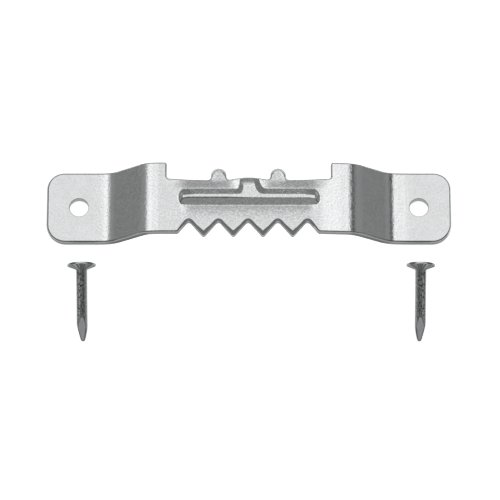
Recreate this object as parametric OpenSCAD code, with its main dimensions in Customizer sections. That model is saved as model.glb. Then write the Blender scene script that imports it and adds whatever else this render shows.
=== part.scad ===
// Sawtooth picture hanger: a strip of sheet steel, stamped and bent into a low bridge with a
// row of teeth along one edge, and the two nails that fasten it to a frame.
// The strip lies on its tabs as it would on the back of a frame. X runs along the strip,
// Y across it with the teeth towards -Y, and Z is the way out from the frame.
// The origin is midway between the two nail holes, on the face that lies on the frame.
// Lengths are in millimetres and angles in degrees.

/* [Strip] */
// Length of the strip from tab end to tab end
strip_length = 45; // [38:0.5:70]
// Length of each flat tab, from its end to the bend
tab_length = 6.25; // [5.9:0.05:9]
// Width of the strip at its tabs and shoulders
strip_width = 8.3; // [7.6:0.1:10]
// Thickness of the sheet
sheet = 0.9; // [0.6:0.05:1.1]
// Radius of the four outer corners of the tabs
tab_corner_r = 2.05; // [0.4:0.05:3]

/* [Bends] */
// Clear height between the frame and the bridge
standoff = 3.25; // [2.6:0.05:4.4]
// Angle of each leg to the frame
leg_angle = 39.5; // [34:0.5:50]
// Radius of the back in the bends at the bridge's ends
upper_bend_r = 1.5; // [0.6:0.05:1.8]
// Radius of the front in the bends at the tabs
lower_bend_r = 2.1; // [0.6:0.05:2.4]

/* [Nail holes] */
// Distance from a tab's end to the centre of its nail hole
hole_inset = 3.6; // [2.6:0.05:4.4]
// Diameter of each nail hole
hole_d = 2.1; // [1.4:0.1:2.8]

/* [Teeth] */
// Distance from notch to notch
notch_pitch = 3.28; // [2.8:0.02:3.4]
// Depth of a notch above the strip's lower edge
notch_depth = 1.28; // [0.9:0.01:1.6]
// Angle between the two flanks of a notch
notch_angle = 80; // [70:1:100]
// Radius at the top of each notch
notch_r = 0.28; // [0.1:0.02:0.36]
// Radius at the point of each tooth
tooth_tip_r = 0.3; // [0.1:0.02:0.36]

/* [Upper edge] */
// Depth of the upper edge below the shoulders
recess_depth = 1.9; // [1:0.05:2.3]
// Length of the flat of each shoulder, from the bend to the recess
shoulder_length = 1.6; // [0.8:0.025:2.4]
// Distance between the two rounded lugs on the upper edge
lug_spacing = 6.58; // [5.6:0.02:8]
// Width of each lug
lug_width = 1.68; // [1.2:0.02:2]
// Height of each lug above the upper edge
lug_height = 1.36; // [1:0.02:1.8]

/* [Pressed rib] */
// Height that the T-shaped rib is pressed out of the bridge
rib_rise = 0.46; // [0.25:0.01:0.7]
// Distance from each shoulder to the end of the rib's bar
bar_inset = 1.4; // [0.3:0.025:3]
// Width of the rib's bar at its foot
bar_foot = 1.9; // [1.4:0.05:2.2]
// Width of the rib's bar along its crest
bar_crest = 0.38; // [0.1:0.02:0.7]
// Length of the slanted end of the rib's bar
bar_end_run = 0.5; // [0.3:0.05:0.9]
// Width of the rib's stem at its foot
stem_foot = 2.24; // [1.6:0.02:2.8]
// Width of the rib's stem along its crest
stem_crest = 1.2; // [0.6:0.02:1.4]
// Length along bar and stem of the slanted web in each corner between them
corner_web = 0.6; // [0.3:0.05:1]

/* [Pockets beside the rib's stem] */
// Drop of the upper edge and its lugs between stem and shoulder
pocket_drop = 0.35; // [0.05:0.05:0.5]
// Width of the level strip between the rib's bar and a pocket
pocket_margin = 0.1; // [0.05:0.01:0.3]
// Slant of a pocket's outer end
pocket_end_angle = 25; // [15:1:45]

/* [Nails] */
// Length of a nail from its point to the top of its head
nail_length = 8.7; // [7:0.1:14]
// Diameter of the shank
shank_d = 1.2; // [0.9:0.05:1.3]
// Diameter of the head
head_d = 3.2; // [2.4:0.02:4.4]
// Thickness of the head's rim
head_rim = 0.22; // [0.12:0.02:0.35]
// Height of the head's domed top above its rim
head_dome = 0.12; // [0.04:0.02:0.3]
// Height of the slanted underside of the head
head_cone = 0.42; // [0.2:0.02:0.8]
// Length of the two long facets of the point
long_facet = 2.8; // [1.8:0.05:3.2]
// Length of the two short facets of the point
short_facet = 1.85; // [1:0.05:2.2]
// Radius of the blunt end of the point
point_r = 0.2; // [0.1:0.01:0.24]

/* [Nails laid out] */
// Distance of each nail's head inwards of the nail hole above it
nail_inset = 0.15; // [0:0.05:2]
// Distance of the nails' middle to the right of the strip's middle
nail_shift = 0.25; // [0:0.05:1]
// Clear distance from the strip's teeth to the nails' heads
nail_gap = 2.85; // [1.5:0.05:6]
// Angle by which each nail's point leans inwards
nail_lean = 1; // [0:0.2:6]

/* [Hidden] */

// Facets of the round stretches of the strip's outlines
arc_steps = 8;
// Facets of the bores and of the turned nails
$fn = 64;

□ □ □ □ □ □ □

**The exercise**
How many of the listing's lines contain "that"? Respond with a single number and nothing else.

**Result for this exercise**
4